Том пытался морочить голову конкурентам (fake out the competition), но из этого ничего не вышло: пополз слух, что он весьма заинтересован в нашей группе, и в одночасье все остальные звукозаписывающие компании в городе стали преследовать нас. Бриджит по-прежнему в некотором роде оставалась менеджером группы, но так как у Вики Хэмилтон в Лос-Анджелессе было больше связей, то все представители “A & R” звонили именно ей, чтобы выйти с нами на связь. Этого оказалось достаточно, чтобы вновь возобновить (зд. rekindle) наши отношения с Вики.
Это было здоровское время! Мы старались заполучить каждый бесплатный ланч, ужин, напиток и всё то, что шло с пометкой “included”, которые нам предоставлялись крупными звукозаписывающими компаниями до тех пор, пока с нами не будет подписан контракт. Добрую половину следующих двух месяцев нам оказывали знаки внимания (court) компании “Chrysalis”, “Elektra”, “Warner Bros.” и парочка других. Мы, бывало, заваливали в одни из этих дорогих ресторанов, заказывали дорогущие (extravagant) «жидкие ланчи»***, а потом просто сидели там и вели себя соответственно ситуации (play the game). Единственный вопрос, на который мы обычно давали положительный ответ, касался того, что нам надо встретиться ещё раз за ланчем, чтобы подробнее обсудить все условия, перед тем как мы согласимся окончательно.

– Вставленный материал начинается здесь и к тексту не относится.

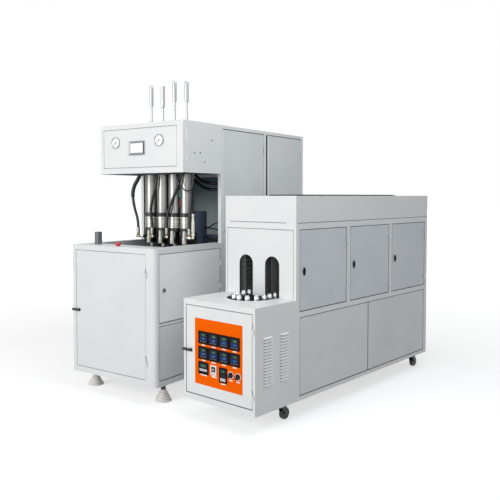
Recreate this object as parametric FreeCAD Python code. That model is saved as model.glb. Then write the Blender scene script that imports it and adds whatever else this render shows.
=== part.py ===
import FreeCAD, Part
import math
import os

# A two-station bottle blowing machine: a four-station press and, beside it, the preform oven.
# Millimetres, +Z up. The press faces -Y; the origin is on the floor under its front right foot.
# The press is drawn in its own frame: x = 0 is its right side, y = 0 its front.
# The oven is drawn in a frame of the same kind and is then turned and set beside the press.

V = FreeCAD.Vector
X_AXIS, Y_AXIS, Z_AXIS = V(1, 0, 0), V(0, 1, 0), V(0, 0, 1)

# Sheet metal
sheet = 3.0                  # casing walls
pan_sheet = 2.0              # skin of doors and covers
pan_depth = 18.0             # depth of a door's folded edges
seam = 2.5                   # gap round a door or cover
rebate_depth = 22.0          # frame behind a door's edge
rebate_lip = 12.0
cover_depth = rebate_depth - pan_sheet   # a fixed cover seats on the frame's lip
fold_radius = 5.0            # outside of a door's or cover's folds
tower_fold_radius = 8.0

# Press
press_width = 819.0
press_depth = 1890.0
base_bottom = 127.0
table_height = 1051.0
head_front = 278.0
head_bottom = 1562.0
press_top = 1922.0
tower_front = 702.0          # front of the rear cabinet that carries the head
corner_radius = 32.0         # near vertical corner of the base
flange_width = 28.0          # white strips each side of the rear cabinet's mouth
foot_inset_x = 71.0
foot_inset_y = 145.0
foot_stem_radius = 17.0
foot_profile = (             # radius and height, up the ridged side of a pad
    (57.0, 0.0), (57.0, 6.0), (50.0, 14.0), (47.0, 20.0), (38.0, 32.0), (36.0, 38.0),
    (28.0, 50.0), (26.0, 56.0), (22.0, 66.0), (21.0, 78.0), (foot_stem_radius, 80.0))
partition_front = 1284.0     # sheet across the rear cabinet, between its doors
slot_gap = (1301.0, 1323.0)  # open slot between the rear cabinet's doors: near and far edge

# Mould clamp
tie_bar_radius = 22.5
tie_bar_low, tie_bar_high = 665.0, 940.0
tie_bar_edge = 30.0          # from a platen's side to a bar's axis
platen_gap = 14.0            # from the well's sides to the platens
platen_bottom, platen_top = 620.0, 985.0
platen_thickness = 40.0
daylight = 360.0             # between the open platens
end_plate_thickness = 30.0
end_plate_front = 100.0
end_plate_back = 1060.0
end_plate_top = 1000.0
end_plate_inset = 34.0
clamp_cylinder_radius = 80.0
clamp_cylinder_length = 160.0
clamp_rod_radius = 25.0
mould_hole_radius = 7.0
mould_hole_depth = 30.0
mould_hole_span_x = 400.0
mould_hole_span_z = 240.0
rail_width = 70.0
rail_top = 550.0
rail_thickness = 6.0

# Well in the table, over the clamp
well_left, well_right = 64.0 - press_width, -67.0
well_front, well_back = 147.0, 850.0
well_skirt_bottom = tie_bar_high + tie_bar_radius + 4.5
platen_width = well_right - well_left - 2 * platen_gap
tie_bar_span_x = platen_width - 2 * tie_bar_edge

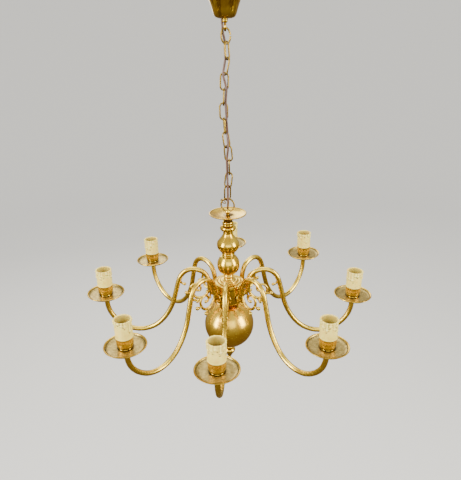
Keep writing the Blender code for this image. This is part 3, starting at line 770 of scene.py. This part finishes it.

Так продолжалось изо дня в день, пока однажды мы не решили встретиться с Дэвидом Геффеном (David Geffen) и Эдом Розенблаттом (Ed Rosenblatt) и заключить контракт с “Geffen Records”. Всё время, пока шли переговоры, я просидел, глядя на Дэвида, которого не видел с тех пор, как мне было восемь лет. Я вспоминал все те случаи, когда я со своим отцом, который завязывал с работой художника (dropping off artwork), раз за разом приходил к нему в офис. Я гадал, имел ли он представление о том, кто я такой. Как выяснила позже моя мама, Дэвид, конечно, не имел ни малейшего представления. Я посчитал необходимым для себя (made a point) посетить туалет компании “Geffen”. Стены в туалете, как я помнил с детства, представляли собой коллаж, выполненный в манере хиппи из картинок из старых журналов о роке, – всё было сделано очень мило, весьма в стиле «а ля шестидесятые». Я был рад, что там всё осталось по-прежнему.